Commercial Beekeeping

By: Chris Hiatt

What Is The Actual Cost:

I wrote this as a response to many news outlets reporting the national total number of beehives is stable and slightly increasing with honey bees being just fi ne with this problem being overblown. Those numbers are true. They failed to report the truth about the high mortality level of over 40% the last two years.

Looking at the numbers, yes hive levels are stable are slightly increasing. Quoting Dr. Jaime Ellis analysis from the University of Florida, the national hive total since 1948 to 1988 have had a .9% gain per year. From 1988 to 2007, .43% per year gain and finally from 2007 to now 1.2% gain. These gains have increased even during the record high loss numbers every year. The main reason why beekeepers have made back all these dead hives and increased is simple, almonds. Almond pollination price has increased from $40 dollars per hive in the early 2000s to $200 in 2019. We are approaching 80% of the nation’s hives trucked to California to pollinate almonds in February and March. With this year’s almonds crop expected to come in at three billion pounds, which has gone up in just five years from 1.8 billion, it shows the success of almond growers and their dependence on hives for pollinating these record crops year after year. With more acres coming into production, the almond industry will be needing several hundred thousand hives more each year.

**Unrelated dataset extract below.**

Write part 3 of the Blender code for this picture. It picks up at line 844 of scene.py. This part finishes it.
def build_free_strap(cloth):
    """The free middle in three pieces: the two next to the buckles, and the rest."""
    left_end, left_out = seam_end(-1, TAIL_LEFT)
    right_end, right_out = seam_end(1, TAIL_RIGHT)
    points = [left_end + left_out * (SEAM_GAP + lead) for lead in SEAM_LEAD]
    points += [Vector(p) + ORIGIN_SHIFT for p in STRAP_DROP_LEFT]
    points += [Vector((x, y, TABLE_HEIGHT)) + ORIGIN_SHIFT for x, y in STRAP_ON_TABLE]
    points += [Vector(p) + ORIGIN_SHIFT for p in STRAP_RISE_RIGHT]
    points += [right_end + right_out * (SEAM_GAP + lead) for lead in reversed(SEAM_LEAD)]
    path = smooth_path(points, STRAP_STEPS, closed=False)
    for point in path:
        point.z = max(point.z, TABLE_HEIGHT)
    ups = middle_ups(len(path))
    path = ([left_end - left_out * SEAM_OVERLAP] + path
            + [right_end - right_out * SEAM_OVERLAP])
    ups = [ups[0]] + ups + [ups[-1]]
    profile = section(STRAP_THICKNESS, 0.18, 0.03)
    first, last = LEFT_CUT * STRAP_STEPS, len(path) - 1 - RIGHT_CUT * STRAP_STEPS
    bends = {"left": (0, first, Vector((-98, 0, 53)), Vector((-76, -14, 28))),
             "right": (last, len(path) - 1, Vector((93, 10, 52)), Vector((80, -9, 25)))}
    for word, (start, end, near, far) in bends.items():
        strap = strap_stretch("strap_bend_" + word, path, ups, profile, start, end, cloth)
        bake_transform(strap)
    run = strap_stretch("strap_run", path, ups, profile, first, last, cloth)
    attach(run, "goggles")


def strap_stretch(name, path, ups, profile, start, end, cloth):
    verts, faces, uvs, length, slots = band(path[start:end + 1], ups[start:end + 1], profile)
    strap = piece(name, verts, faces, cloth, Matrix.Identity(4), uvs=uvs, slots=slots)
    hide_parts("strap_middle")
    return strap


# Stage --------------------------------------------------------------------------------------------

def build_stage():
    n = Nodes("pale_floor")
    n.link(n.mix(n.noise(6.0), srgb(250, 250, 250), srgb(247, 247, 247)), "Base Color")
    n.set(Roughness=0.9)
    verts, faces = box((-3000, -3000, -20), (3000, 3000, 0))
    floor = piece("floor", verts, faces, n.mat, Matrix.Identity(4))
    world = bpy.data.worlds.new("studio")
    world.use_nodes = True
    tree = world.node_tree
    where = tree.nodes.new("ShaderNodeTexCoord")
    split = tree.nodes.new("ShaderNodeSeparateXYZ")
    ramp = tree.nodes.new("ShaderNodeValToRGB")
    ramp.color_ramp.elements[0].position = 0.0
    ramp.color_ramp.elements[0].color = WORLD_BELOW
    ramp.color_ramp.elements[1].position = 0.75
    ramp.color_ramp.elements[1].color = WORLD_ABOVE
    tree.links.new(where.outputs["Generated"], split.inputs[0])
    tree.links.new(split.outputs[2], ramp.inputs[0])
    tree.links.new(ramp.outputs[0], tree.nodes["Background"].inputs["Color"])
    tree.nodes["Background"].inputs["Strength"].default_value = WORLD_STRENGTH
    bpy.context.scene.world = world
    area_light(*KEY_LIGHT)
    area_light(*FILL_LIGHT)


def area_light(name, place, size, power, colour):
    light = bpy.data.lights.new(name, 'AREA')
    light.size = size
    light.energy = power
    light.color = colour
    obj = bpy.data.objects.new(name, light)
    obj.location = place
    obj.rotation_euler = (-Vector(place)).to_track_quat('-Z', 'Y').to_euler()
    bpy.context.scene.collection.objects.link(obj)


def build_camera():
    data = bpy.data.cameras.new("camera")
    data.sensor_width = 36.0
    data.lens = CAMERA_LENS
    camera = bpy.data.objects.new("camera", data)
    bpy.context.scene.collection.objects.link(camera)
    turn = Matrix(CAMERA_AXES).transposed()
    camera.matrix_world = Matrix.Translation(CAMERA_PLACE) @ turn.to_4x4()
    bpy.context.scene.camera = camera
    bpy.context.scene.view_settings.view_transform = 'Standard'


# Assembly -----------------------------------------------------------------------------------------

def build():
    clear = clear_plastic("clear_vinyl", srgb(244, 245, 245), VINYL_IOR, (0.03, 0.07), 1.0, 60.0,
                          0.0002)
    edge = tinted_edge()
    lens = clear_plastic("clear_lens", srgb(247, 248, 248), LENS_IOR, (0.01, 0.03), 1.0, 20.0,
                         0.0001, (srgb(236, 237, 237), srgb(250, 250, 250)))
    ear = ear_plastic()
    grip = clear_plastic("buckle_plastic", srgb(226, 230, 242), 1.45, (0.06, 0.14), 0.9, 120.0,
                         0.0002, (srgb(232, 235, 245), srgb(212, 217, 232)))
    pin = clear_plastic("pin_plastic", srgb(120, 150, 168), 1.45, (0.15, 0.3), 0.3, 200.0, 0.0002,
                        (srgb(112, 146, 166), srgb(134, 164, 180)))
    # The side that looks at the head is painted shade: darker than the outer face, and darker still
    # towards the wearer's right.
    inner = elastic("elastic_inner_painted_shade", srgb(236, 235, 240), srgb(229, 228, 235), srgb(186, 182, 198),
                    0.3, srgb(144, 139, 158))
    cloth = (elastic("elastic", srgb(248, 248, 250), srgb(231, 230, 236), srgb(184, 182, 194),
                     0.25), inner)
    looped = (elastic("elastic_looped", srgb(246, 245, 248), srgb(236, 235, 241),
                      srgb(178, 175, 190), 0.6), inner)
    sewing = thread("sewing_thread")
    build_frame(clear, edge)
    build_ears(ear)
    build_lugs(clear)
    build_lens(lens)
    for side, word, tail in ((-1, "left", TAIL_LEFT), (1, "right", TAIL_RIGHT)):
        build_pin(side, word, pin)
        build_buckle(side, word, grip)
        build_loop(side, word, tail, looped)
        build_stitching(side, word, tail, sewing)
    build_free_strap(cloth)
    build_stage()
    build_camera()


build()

Honey prices paid to beekeepers has not kept pace with the rise at the retail level, and two years ago for the fi rst time the National Agricultural Statistics Services reported that pollination passed honey for beekeeper income.

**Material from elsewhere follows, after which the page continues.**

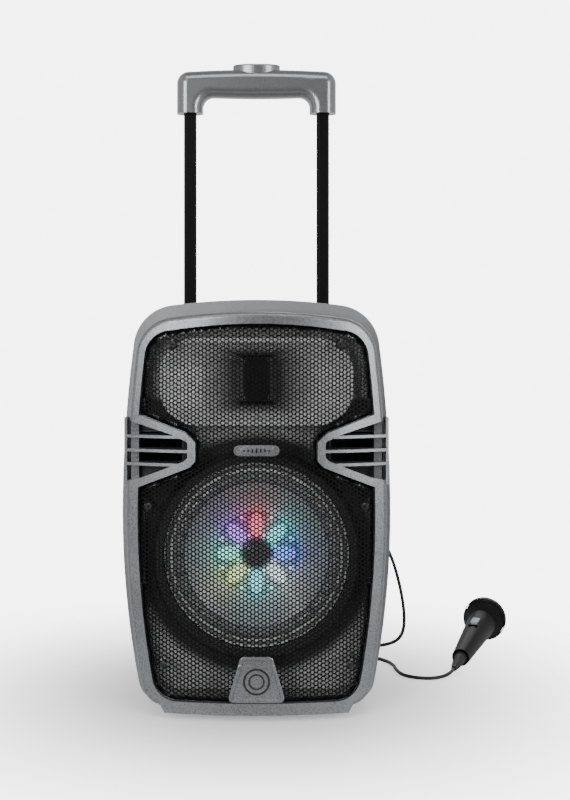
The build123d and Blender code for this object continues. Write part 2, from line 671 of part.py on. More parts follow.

So the stable hive numbers reinforces how resourceful beekeepers are at making back dead hives to stay in business. But let me show you the true costs that the media doesn’t understand and is not reporting.

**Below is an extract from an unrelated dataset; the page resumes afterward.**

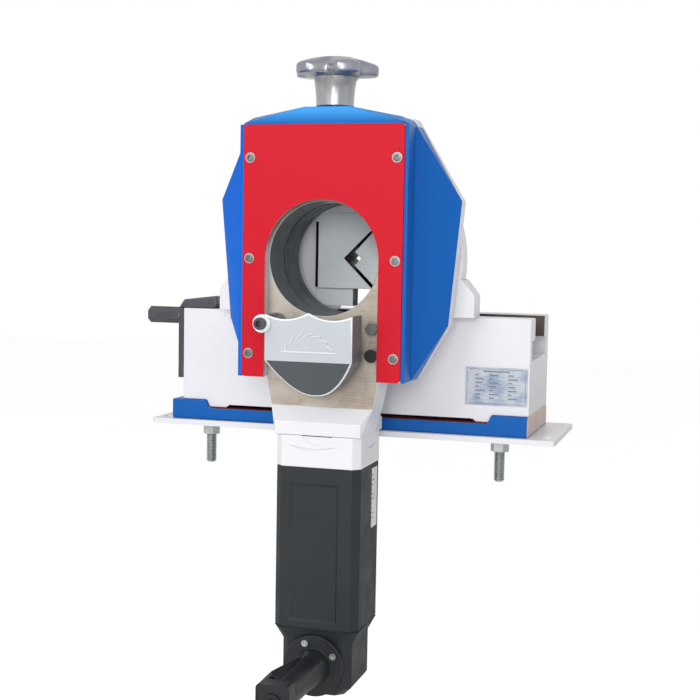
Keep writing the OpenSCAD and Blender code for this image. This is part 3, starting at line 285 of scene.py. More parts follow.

My family’s company keep our hive numbers up by making nucs after almonds in California and again after apples in Washington. Usually around 7 to 8000. Supplemented by buying around 1500 packages and occasionally buying 1000 parent colonies or nucs from other beekeepers depending on the year. Packages and buying hives can be very expensive. Packages are running $80 to $100 for commercial beekeepers and $200 to $250 a hive, respectively. I’m willing to share our expenses from 2008 and compare it to 2019 to show the increase cost of doing business with the high loss levels.

2018 2019
Pollen Supplement(Feed) $0 $170,142
Queens $217,411 $457,068
Drugs(Mite treatment, antibiotics) $58,380 $102,598
Labor $183,837 $465,321

 

First, the feed increases shows – by us constantly dividing hives to keep hive numbers up, the hives are weaker and need more pollen and syrup because wildflowers in the spring aren’t enough. Besides the amount of wildflowers in California and Washington has gone way down due to clean farming, habitat loss, etc. I can remember never having to feed our nucs we made up in California in the spring to have them strong and ready for honey production in North Dakota. But about seven or eight years ago all are needing feed, more as the years go by. Look at the Pollen supplements or pollen patties category. You see it is a big ZERO in 2008! We never had to supplement pollen to the hives back then. They would overwinter fairly well with the fall pollen and honey we left. We found out fairly fast we had thousands of more hives good enough to rent to almonds by feeding pollen.

Second, queens do not live as long as they used to. The Varroa/virus complex, mite treatments, nosema, are all very hard on the queens. We replace close to 80% every year.

Third, mite treatments. From the 90s to the late 2000’s one mite treatment in the Fall is all you needed to keep your mites under control. Those days are long gone. We are treating five or six times per year, rotating between three or four different treatments.

Fourth, labor has increased the most. That is a lot of trips to our beeyards putting on mite treatments, pollen patties, syrup, putting queens in, pulling off deadouts, etc. The old saying was one guy could run 1,000 hives by himself. For sure that number has to be down nowadays. Also the adverse effect wage rate has increased every year since 2008 for most of the states we run in. Many commercial beekeepers have H2A visa workers to help during harvest as we can’t find enough willing American workers.

I think the American beekeeper quietly just keeps plodding along with all the rising expenses and high losses to pollinate every third bite of food we eat without much recognition on the business-side of things. Many beekeepers I know are struggling and work crazy physical long hours to be able to stay in this worth-while business they love. Along with the nomadic lifestyle, I usually am away from my family three months of the year. If soybean, corn and wheat farmers showed a 100 to 200% increase of costs to grow crops, you would be hearing about it on the TV every night and the Farm bill would compensate them for it. We should be applauded for providing all the pollination services to this great country of ours. I have always said to Senators and Congressman I meet in Washington D.C. that to keep American beekeepers in business is a National Food Security issue. We don’t want to import our fruit, vegetables, seeds and nuts.